3. Si le chômage structurel de masse, la précarisation de la force de travail et la pression sur les salaires constituent le lot quotidien de millions de travailleurs, les attaques contre la Sécurité sociale ont été ressenties comme le franchissement d'un seuil qualitatif. C'est ce qui a provoqué la puissance sociale et la dynamique politique de ce mouvement.

Contrairement aux commentaires de certains médias, ce mouvement n'a pas été l'addition de revendications catégorielles, corporatistes ou même sectorielles. C'est un mouvement d'ensemble qui, au travers de la lutte sur la Sécurité sociale, exige un coup d'arrêt de la politique libérale capitaliste menée depuis une vingtaine d'années. Des disparités ont été constatées entre la région parisienne et la province, nombre d'observateurs ont enregistré l'ampleur inégalée des manifestations de Marseille, Rouen, Toulouse, Bordeaux, Lille. Certains s'exclameront « la province se soulève contre les diktats de Paris et de Maastricht » ! Un journaliste du Monde, caractérisait cette grève comme une « première révolte contre la mondialisation », c'est-à-dire le libéralisme planétaire. C'est effectivement la grève la plus importante dans les pays capitalistes développés depuis la chute du mur de Berlin. La lutte de classes revient au galop.

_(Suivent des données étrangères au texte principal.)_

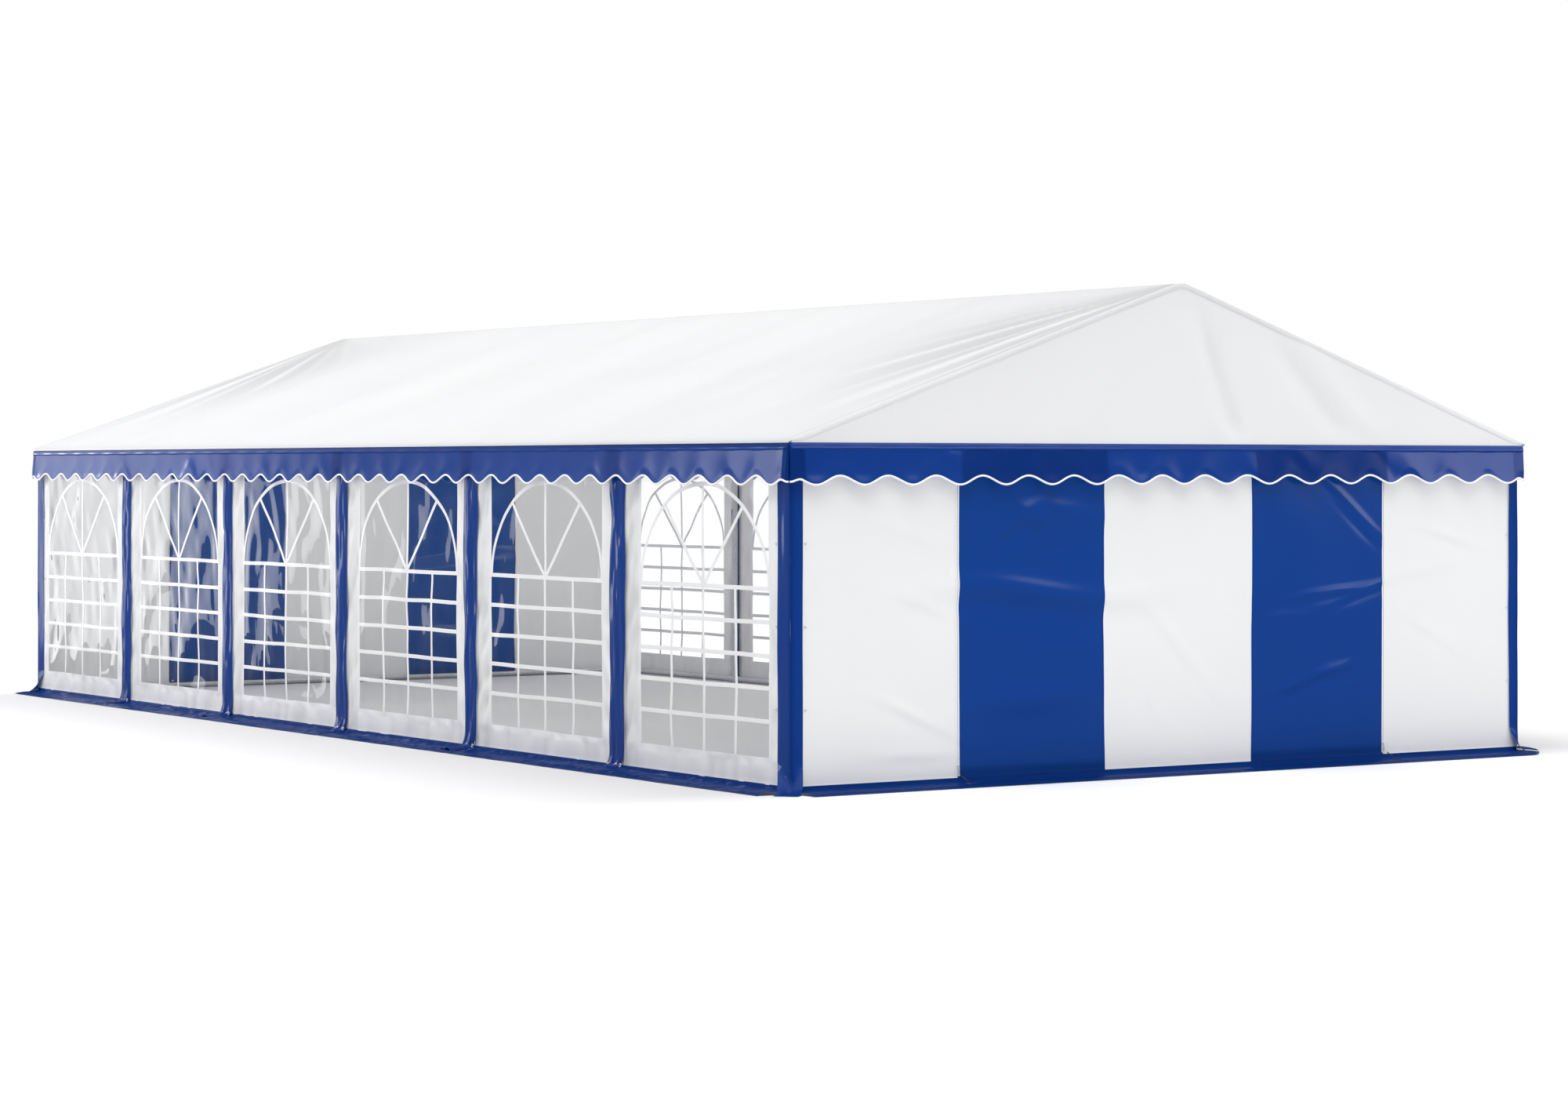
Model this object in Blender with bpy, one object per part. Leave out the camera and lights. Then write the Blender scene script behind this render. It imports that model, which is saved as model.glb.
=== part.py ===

4. Mais les effets sociaux désagrégateurs de la crise économique qui frappe le monde capitaliste depuis une vingtaine d'années, expliquent aussi les limites de ce mouvement. Si le mouvement a été très fort dans le secteur public, s'il a rencontré la sympathie de tout le pays, malgré la gêne causée par la grève des transports, si les manifestations de rue ont été les plus massives depuis 1968 — plus de deux millions de manifestants dans toutes les villes du pays — il ne s'est pas transformé en grève totale. À la différence de Mai 68, la lutte ne s'est pas étendue comme une traînéede poudre vers une grève générale notamment dans le secteur privé. On a parlé de grève par « délégation » ou «procuration » pour les salariés du privé, qui exprimèrent leur sympathie à la grève sans faire grève. En fait, la crise économique est passée par là, le poids des défaites ouvrières, la crainte du chômage, la précarisation de la force de travail, pèsent négativement sur les luttes du secteur privé.

5. La puissance sociale de ce mouvement provoque déjà un changement du paysage syndical. Deux camps se distinguent nettement. Un camp, avec la direction de la CFDT, la CFTC et la CGC, soutient la réforme du gouvernement Juppé. En face, la CGT, FO, la FSU, Sud, CRC, et les opposants CFDT ont été à l'initiative des mobilisations. Nul doute que cette division durant les grèves aura des répercussions dans les réorganisations syndicales.

Mais si les syndicats se renforceront probablement après cette grève, et si les dirigeants syndicaux voient redorer leur blason, il faut souligner que, durant tout le mouvement, les directions syndicales ont « surfé » sur les vagues. Elles ont accompagné les luttes, plus qu'elles ne les ont dirigées. À aucun moment, elles n'ont constitué d'intersyndicale unitaire, ce sont en fait les cheminots en grève, qui ont constitué la direction « naturelle » du mouvement. Sur le plan de l'extension, les directions de FO et de la CGT parleront de la généralisation des grèves mais ne lanceront jamais de mot d'ordre clair de grève générale, tourné en particulier vers les entreprises du privé. Enfin, Viannet — dirigeant de la CGT — refusera d'exiger la démission du gouvernement Juppé, alors que le premier ministre liait son sort à sa réforme et que des centaines de milliers de manifestants exigeaient son départ.

6. Bien que ce mouvement social ait une dynamique politique, les leaders de la gauche officielle, à des degrés divers, s'efforcèrent de ne pas politiser le mouvement. La direction du PS attend patiemment les prochaines échéances électorales de 1998, et n'envisage surtout pas de reprendre les responsabilités du pouvoir sur la base d'un mouvement de masse. Quant au PCF, il a vaguement parlé d'alternative politique mais sans exiger la démission du gouvernement et sans faire des propositions de mobilisation de toute la gauche. La peur de nouvelles échéances électorales paralyse la capacité d'initiative de la direction du PCF.

Contenir la crise sociale en refusant de la transformer en crise politique, telle est la dominante de la politique actuelle des dirigeants de la Gauche officielle. Cette crise sociale posait, pourtant, sur la base des revendications des grévistes, la question d'une alternative politique au libéralisme capitaliste. Elle donne une nouvelle crédibilité à la nécessité d'une autre politique, d'une politique qui rompe avec la logique de Maastricht, qui finance les déficits sociaux en taxant le capital, qui combatte résolument le chômage par une réduction massive du temps de travail. C'est à ces dizaines de milliers d'animateurs des luttes, de responsables syndicaux, de militants recherchant les voies d'une alternative qu'il incombe de traduire politiquement cette nouvelle poussée sociale.